I really should wrap up, I guess, but the original point of this post was the following:
Orthorexia is a real problem, really. And to my friend whose comments made me angry in the first place - incidentally, the friend that also laughed at this picture and said that it would make people die of heart disease because everyone would be walking around eating crisps 24/7 (!??) - if you see this, Mash, let me know. I won’t forget the things you’ve said, they upset me more than you can imagine, but what upset me most is that you wouldn’t even accept your ignorance of eating disorders.
If you’ve ever been on weight-loss websites (and forgive me if this is a massive, ignorant assumption, but a lot people I know who suffer from eating disorders can spend a lot of time on weight-loss websites), you’re very likely to have seen the tip “if you’re craving junk, have fruit instead”, or something like “once you eat healthy for a month, you start craving healthy food not junk food”.
By the way, those kinds of tips used to trigger me so much, but that’s for another time.
My point is really that there’s a massive difference between starting to enjoy some vegetables if you’ve never really liked them before (what that advice is technically intended to do), and starting to retrain your taste buds to only like ‘safe’ foods when you’re suffering from an eating disorder (I don’t know about you, but that’s certainly what I used to do).
You need to avoid the latter, because that will only make recovery harder.
Which brings me nicely to:
There’s a difference between just liking fruit, and making fruit the only ‘sweet’ thing you eat. (This question/statement is also relevant.) My sister, for example, is the perfect example of a ‘normal’ person liking fruit - she’s 10, so has no idea about calories (except for their conceptual existence), and she can equally happily eat some milk chocolate or some mango whenever she wants something sweet - she just doesn’t care which is ‘healthier’, she just eats what she truly wants, depending on what’s available. That’s it.
At the end of the day, your ‘cravings’ and preferences for ‘healthy foods’ alone in recovery are likely to be very messed up. The number of very very ill girls I’ve seen who’ve said that if they could, they’d ‘live on fish and vegetables alone because they’re so delicious’, breaks my heart.

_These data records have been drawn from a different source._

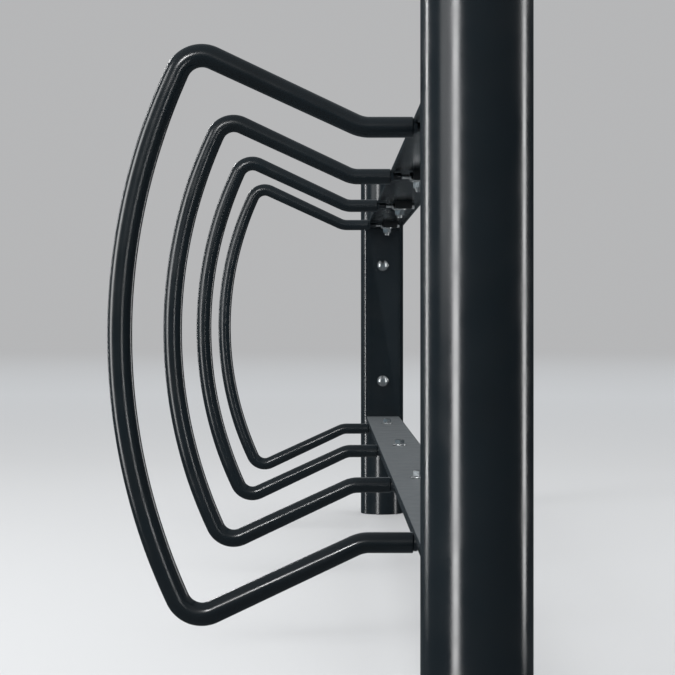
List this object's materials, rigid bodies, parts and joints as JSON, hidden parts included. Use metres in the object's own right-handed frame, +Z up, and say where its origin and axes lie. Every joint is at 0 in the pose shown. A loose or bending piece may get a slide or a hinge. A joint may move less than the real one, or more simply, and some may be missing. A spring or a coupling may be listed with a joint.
{
  "type": "cycle rack",
  "caption": "Cycle rack of bowed tube loops bolted to one side of two long rails, which run one above the other between round posts.",
  "frame": {"origin": "on the floor, at the middle of the rack's length and of its width over posts and loops", "axes": "+Z up; +Y along the rails; +X from the loops towards the rails and posts"},
  "size_m": [0.451, 3.308, 0.86],
  "materials": {
    "powder_coat": "glossy dark blue-grey powder coat",
    "stainless_steel": "bright, lightly brushed stainless steel"
  },
  "bodies": {
    "root": {"post_near": "powder_coat", "post_cap_near": "powder_coat", "post_foot_near": "powder_coat", "end_plate_near": "powder_coat", "plate_bolt_near_1": "stainless_steel", "plate_bolt_near_2": "stainless_steel", "post_far": "powder_coat", "post_cap_far": "powder_coat", "post_foot_far": "powder_coat", "end_plate_far": "powder_coat", "plate_bolt_far_1": "stainless_steel", "plate_bolt_far_2": "stainless_steel", "lower_rail": "powder_coat", "upper_rail": "powder_coat", "loop_1": "powder_coat", "clamp_block_1_lower": "powder_coat", "clamp_bolt_1_lower": "stainless_steel", "clamp_nut_1_lower": "stainless_steel", "draw_bolt_1_lower": "stainless_steel", "jam_nut_1_lower": "stainless_steel", "clamp_block_1_upper": "powder_coat", "clamp_bolt_1_upper": "stainless_steel", "clamp_nut_1_upper": "stainless_steel", "draw_bolt_1_upper": "stainless_steel", "jam_nut_1_upper": "stainless_steel", "loop_2": "powder_coat", "clamp_block_2_lower": "powder_coat", "clamp_bolt_2_lower": "stainless_steel", "clamp_nut_2_lower": "stainless_steel", "draw_bolt_2_lower": "stainless_steel", "jam_nut_2_lower": "stainless_steel", "clamp_block_2_upper": "powder_coat", "clamp_bolt_2_upper": "stainless_steel", "clamp_nut_2_upper": "stainless_steel", "draw_bolt_2_upper": "stainless_steel", "jam_nut_2_upper": "stainless_steel", "loop_3": "powder_coat", "clamp_block_3_lower": "powder_coat", "clamp_bolt_3_lower": "stainless_steel", "clamp_nut_3_lower": "stainless_steel", "draw_bolt_3_lower": "stainless_steel", "jam_nut_3_lower": "stainless_steel", "clamp_block_3_upper": "powder_coat", "clamp_bolt_3_upper": "stainless_steel", "clamp_nut_3_upper": "stainless_steel", "draw_bolt_3_upper": "stainless_steel", "jam_nut_3_upper": "stainless_steel", "loop_4": "powder_coat", "clamp_block_4_lower": "powder_coat", "clamp_bolt_4_lower": "stainless_steel", "clamp_nut_4_lower": "stainless_steel", "draw_bolt_4_lower": "stainless_steel", "jam_nut_4_lower": "stainless_steel", "clamp_block_4_upper": "powder_coat", "clamp_bolt_4_upper": "stainless_steel", "clamp_nut_4_upper": "stainless_steel", "draw_bolt_4_upper": "stainless_steel", "jam_nut_4_upper": "stainless_steel"}
  },
  "joints": []
}
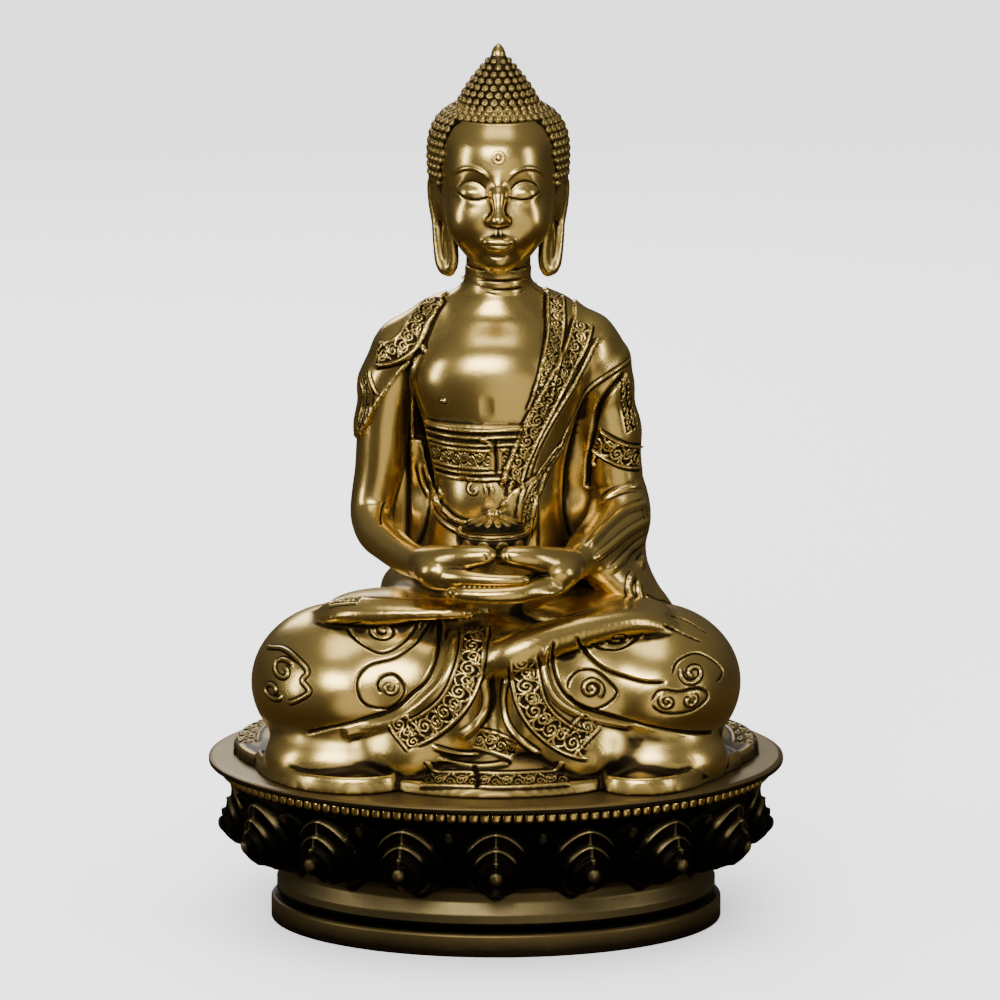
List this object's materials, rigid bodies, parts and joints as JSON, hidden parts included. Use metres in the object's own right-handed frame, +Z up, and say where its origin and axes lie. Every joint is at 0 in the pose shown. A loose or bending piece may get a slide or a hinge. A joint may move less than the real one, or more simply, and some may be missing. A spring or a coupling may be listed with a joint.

There’s nothing wrong with randomly wanting a piece of fruit, but you’ve suddenly grown to ‘hate’ all ‘bad’ foods and ‘love’ all wholegrains during your disorder, then really try to think about it. Do you love the food, or just how it makes you feel (‘healthy’, ‘good’)?
You’ve got to learn to eat anything without anxiety in recovery, which, yes, includes ‘junk food’. I’m not encouraging a diet made purely out of deep-fried burgers (if such a thing existed, hehe) - I’m just saying that you need to break all your ‘new’ rules in order to recover for real. I mean, I used to really believe that I didn’t like ice cream anymore - then I made myself have some, and realised, ‘what the hell was I thinking?’
Challenge yourself all the time, bit by bit, and watch yourself change for the better.